--- Start ---
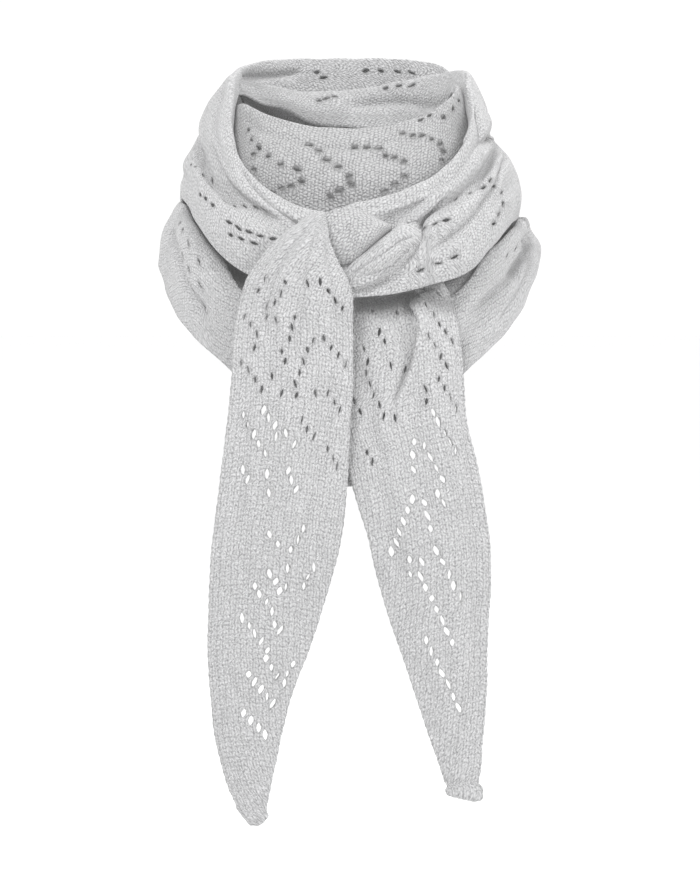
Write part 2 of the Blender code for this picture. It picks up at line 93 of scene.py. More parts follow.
--- End ---
--- Start ---
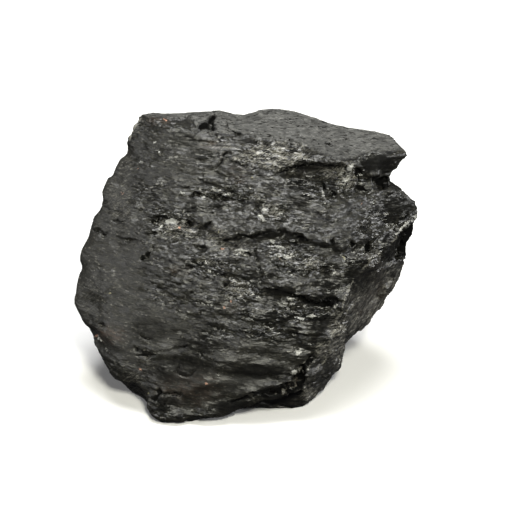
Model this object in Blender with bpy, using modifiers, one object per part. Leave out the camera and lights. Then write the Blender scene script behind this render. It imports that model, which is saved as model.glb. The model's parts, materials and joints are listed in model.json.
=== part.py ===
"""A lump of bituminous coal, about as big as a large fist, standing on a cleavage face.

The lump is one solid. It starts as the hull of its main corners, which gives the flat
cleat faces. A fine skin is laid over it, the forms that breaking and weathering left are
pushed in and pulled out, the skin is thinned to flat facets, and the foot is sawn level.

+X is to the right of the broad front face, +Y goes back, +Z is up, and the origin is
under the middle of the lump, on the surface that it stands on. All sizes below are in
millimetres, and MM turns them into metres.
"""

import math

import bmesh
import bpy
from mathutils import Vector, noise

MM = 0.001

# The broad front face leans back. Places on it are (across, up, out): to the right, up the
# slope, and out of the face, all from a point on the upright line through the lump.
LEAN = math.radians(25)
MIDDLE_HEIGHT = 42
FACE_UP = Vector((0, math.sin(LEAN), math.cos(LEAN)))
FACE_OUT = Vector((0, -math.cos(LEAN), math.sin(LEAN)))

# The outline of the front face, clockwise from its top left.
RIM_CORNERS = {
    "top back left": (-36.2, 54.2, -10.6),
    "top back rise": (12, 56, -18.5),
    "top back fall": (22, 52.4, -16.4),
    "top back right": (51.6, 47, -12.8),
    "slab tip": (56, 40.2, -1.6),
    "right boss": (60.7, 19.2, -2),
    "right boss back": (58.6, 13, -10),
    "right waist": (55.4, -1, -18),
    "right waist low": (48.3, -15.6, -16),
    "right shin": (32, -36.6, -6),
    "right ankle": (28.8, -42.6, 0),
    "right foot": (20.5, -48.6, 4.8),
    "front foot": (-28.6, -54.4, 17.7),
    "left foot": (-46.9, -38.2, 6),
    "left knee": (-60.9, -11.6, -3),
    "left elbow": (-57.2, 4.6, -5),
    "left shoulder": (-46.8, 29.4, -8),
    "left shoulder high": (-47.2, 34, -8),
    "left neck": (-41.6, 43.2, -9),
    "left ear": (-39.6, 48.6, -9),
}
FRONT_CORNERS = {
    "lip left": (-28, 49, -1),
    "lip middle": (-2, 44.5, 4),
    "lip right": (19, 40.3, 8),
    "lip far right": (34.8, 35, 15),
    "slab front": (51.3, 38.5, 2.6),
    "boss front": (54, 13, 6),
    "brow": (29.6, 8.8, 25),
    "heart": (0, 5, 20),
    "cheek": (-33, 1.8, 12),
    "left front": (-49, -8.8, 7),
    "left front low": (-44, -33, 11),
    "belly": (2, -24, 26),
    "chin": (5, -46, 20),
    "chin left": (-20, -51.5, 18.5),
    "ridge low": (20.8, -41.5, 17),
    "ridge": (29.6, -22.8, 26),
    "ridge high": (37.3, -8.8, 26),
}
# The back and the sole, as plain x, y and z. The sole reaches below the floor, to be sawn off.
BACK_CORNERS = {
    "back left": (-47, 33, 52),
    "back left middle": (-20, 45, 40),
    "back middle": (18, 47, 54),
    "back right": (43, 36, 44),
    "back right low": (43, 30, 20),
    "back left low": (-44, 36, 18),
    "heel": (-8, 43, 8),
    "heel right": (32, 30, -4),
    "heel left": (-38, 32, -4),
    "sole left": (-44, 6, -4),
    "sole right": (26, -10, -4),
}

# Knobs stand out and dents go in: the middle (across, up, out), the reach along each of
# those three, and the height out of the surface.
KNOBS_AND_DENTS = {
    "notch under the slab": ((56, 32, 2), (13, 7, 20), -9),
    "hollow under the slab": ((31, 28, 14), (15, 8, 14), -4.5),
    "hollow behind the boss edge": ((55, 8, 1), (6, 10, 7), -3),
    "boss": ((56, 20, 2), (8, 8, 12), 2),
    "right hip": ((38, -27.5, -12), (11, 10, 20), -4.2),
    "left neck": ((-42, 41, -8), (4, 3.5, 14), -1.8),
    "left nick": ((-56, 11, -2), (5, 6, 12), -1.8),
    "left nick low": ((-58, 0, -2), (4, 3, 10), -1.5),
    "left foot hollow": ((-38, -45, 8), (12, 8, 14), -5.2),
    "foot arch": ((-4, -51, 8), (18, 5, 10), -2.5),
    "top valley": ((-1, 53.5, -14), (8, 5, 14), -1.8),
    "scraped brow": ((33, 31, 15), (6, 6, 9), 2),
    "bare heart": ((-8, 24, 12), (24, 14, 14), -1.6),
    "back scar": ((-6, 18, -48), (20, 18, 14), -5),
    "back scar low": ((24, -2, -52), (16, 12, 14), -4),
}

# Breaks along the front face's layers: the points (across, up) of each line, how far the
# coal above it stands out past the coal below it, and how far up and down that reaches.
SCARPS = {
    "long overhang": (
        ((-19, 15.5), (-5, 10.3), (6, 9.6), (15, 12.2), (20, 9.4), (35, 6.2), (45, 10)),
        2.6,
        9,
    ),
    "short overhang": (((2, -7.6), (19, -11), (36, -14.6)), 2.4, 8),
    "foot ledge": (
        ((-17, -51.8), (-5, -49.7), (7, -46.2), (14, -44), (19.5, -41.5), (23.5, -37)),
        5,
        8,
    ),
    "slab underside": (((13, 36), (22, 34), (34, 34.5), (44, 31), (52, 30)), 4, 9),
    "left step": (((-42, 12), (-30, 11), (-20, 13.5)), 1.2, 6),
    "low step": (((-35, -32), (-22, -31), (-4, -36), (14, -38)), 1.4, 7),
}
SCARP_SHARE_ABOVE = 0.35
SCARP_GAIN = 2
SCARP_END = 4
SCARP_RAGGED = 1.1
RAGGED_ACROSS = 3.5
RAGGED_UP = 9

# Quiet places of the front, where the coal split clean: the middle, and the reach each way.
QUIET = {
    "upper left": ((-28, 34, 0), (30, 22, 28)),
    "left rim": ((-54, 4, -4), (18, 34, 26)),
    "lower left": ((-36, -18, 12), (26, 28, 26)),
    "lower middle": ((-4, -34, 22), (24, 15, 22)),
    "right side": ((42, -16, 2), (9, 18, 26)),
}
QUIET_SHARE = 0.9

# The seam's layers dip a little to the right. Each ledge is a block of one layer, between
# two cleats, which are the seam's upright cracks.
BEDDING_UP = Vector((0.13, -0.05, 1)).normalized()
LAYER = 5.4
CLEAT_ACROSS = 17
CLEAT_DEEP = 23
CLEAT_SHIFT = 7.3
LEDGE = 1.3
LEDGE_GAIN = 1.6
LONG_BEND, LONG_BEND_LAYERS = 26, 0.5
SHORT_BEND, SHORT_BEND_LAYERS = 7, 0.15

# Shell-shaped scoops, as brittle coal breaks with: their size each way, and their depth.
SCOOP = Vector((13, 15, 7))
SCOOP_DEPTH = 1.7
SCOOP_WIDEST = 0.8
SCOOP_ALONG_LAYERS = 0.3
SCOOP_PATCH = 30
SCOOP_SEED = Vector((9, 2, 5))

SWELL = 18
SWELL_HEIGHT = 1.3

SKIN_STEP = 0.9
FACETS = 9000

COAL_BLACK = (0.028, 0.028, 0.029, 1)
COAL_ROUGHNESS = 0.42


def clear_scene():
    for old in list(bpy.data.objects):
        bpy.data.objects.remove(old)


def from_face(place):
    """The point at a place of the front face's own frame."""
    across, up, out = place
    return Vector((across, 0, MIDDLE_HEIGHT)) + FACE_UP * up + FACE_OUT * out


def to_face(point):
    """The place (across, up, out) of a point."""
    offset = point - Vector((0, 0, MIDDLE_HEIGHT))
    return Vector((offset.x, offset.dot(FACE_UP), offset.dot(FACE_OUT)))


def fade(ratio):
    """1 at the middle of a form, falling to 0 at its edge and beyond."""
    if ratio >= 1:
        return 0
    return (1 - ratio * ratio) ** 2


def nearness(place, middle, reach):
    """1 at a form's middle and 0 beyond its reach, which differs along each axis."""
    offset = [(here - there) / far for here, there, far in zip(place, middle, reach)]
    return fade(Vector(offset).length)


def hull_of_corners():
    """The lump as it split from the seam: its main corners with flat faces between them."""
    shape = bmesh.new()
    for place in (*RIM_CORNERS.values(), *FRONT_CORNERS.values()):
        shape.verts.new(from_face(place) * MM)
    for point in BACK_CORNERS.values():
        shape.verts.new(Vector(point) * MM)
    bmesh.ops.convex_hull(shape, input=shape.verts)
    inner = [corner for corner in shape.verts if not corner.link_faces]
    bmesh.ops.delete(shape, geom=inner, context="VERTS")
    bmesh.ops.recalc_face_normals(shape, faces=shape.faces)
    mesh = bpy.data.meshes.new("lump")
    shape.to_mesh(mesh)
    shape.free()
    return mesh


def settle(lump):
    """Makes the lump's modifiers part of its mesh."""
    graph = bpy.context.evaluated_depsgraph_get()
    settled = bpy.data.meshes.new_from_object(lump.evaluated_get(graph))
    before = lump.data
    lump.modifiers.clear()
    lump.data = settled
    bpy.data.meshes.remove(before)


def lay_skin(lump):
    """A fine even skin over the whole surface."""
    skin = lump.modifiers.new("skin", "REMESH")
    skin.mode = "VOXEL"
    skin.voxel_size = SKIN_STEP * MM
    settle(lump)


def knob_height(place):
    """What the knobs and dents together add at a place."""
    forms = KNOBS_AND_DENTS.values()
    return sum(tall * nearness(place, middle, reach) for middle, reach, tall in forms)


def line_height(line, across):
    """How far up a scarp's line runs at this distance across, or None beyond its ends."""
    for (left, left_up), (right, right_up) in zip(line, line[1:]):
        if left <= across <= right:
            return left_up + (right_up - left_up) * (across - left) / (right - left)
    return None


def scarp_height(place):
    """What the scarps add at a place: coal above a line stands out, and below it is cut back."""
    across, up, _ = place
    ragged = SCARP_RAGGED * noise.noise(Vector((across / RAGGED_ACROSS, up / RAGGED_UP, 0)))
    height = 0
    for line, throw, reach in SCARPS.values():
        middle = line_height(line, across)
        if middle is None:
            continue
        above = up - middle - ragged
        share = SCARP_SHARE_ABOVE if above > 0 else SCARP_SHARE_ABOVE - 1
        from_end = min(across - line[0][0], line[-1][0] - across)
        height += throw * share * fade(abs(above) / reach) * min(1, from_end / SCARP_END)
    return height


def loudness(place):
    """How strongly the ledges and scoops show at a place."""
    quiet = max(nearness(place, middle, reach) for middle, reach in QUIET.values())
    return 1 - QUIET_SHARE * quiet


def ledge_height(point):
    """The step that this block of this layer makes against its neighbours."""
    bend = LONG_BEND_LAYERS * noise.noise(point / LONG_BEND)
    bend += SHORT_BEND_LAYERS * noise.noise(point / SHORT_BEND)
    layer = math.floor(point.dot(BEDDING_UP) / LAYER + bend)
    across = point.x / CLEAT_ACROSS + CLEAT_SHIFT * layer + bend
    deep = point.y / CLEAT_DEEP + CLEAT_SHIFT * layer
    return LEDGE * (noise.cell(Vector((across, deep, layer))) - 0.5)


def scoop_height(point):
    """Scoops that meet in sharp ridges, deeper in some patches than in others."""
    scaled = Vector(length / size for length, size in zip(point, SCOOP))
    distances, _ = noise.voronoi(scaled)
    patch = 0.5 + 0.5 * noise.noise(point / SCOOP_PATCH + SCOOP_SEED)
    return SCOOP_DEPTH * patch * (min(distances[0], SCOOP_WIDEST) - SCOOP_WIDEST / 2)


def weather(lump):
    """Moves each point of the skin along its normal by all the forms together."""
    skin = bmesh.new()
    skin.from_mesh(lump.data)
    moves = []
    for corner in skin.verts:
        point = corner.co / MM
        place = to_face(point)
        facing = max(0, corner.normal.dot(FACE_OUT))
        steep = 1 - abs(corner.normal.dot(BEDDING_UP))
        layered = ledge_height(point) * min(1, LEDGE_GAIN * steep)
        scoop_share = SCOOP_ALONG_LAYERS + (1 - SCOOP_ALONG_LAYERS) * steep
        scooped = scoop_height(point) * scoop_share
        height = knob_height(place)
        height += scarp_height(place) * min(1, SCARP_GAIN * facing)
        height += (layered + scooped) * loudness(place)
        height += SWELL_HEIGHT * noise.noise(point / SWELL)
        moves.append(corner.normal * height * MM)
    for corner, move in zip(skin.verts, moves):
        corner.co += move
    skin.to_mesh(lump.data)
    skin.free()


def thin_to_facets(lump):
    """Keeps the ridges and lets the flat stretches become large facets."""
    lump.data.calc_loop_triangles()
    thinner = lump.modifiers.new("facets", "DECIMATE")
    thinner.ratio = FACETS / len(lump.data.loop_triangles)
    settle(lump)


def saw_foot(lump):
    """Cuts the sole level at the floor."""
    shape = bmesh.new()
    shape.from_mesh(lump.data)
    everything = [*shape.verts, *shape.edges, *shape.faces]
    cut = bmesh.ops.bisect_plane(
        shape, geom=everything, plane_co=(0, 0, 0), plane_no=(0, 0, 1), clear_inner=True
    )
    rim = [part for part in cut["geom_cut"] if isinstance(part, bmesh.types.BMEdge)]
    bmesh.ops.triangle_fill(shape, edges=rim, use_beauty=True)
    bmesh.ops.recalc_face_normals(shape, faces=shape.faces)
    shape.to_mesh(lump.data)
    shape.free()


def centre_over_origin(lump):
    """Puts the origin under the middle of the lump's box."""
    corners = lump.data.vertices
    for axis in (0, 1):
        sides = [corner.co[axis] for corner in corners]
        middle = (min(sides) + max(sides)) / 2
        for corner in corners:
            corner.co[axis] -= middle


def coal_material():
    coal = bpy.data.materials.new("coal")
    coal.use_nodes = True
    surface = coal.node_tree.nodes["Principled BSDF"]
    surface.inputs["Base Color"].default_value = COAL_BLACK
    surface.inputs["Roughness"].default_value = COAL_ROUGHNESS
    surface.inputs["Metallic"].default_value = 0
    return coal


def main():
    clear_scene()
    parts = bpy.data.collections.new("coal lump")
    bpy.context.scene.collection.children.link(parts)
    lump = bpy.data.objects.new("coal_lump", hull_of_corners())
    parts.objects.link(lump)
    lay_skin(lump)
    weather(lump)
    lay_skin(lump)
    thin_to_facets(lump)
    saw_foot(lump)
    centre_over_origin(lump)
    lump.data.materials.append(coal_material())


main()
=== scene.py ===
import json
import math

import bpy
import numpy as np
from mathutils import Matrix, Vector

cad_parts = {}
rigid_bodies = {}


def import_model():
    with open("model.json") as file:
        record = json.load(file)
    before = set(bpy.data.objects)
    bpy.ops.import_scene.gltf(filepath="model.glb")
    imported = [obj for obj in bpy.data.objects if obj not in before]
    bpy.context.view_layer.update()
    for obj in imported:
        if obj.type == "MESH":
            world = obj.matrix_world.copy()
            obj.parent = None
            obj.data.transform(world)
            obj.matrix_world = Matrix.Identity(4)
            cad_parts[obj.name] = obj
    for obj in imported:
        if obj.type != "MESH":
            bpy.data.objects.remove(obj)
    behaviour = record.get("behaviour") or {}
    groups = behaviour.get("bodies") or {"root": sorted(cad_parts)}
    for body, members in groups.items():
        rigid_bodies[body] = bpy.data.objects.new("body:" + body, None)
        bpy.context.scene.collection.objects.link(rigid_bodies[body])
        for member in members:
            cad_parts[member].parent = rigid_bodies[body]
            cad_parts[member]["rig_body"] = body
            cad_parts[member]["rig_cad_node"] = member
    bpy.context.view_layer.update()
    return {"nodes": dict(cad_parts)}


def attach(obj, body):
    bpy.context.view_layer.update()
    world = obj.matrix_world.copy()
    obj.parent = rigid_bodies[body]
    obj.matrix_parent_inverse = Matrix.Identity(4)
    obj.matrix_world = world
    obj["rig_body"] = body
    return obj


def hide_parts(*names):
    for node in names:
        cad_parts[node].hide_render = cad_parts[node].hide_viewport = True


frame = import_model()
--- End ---
> _Task goal_:
From the data above, copy each line where the string "None" appears.

> _Expected answer_:
    """How far up a scarp's line runs at this distance across, or None beyond its ends."""
    return None
        if middle is None:
            obj.parent = None
        rigid_bodies[body] = bpy.data.objects.new("body:" + body, None)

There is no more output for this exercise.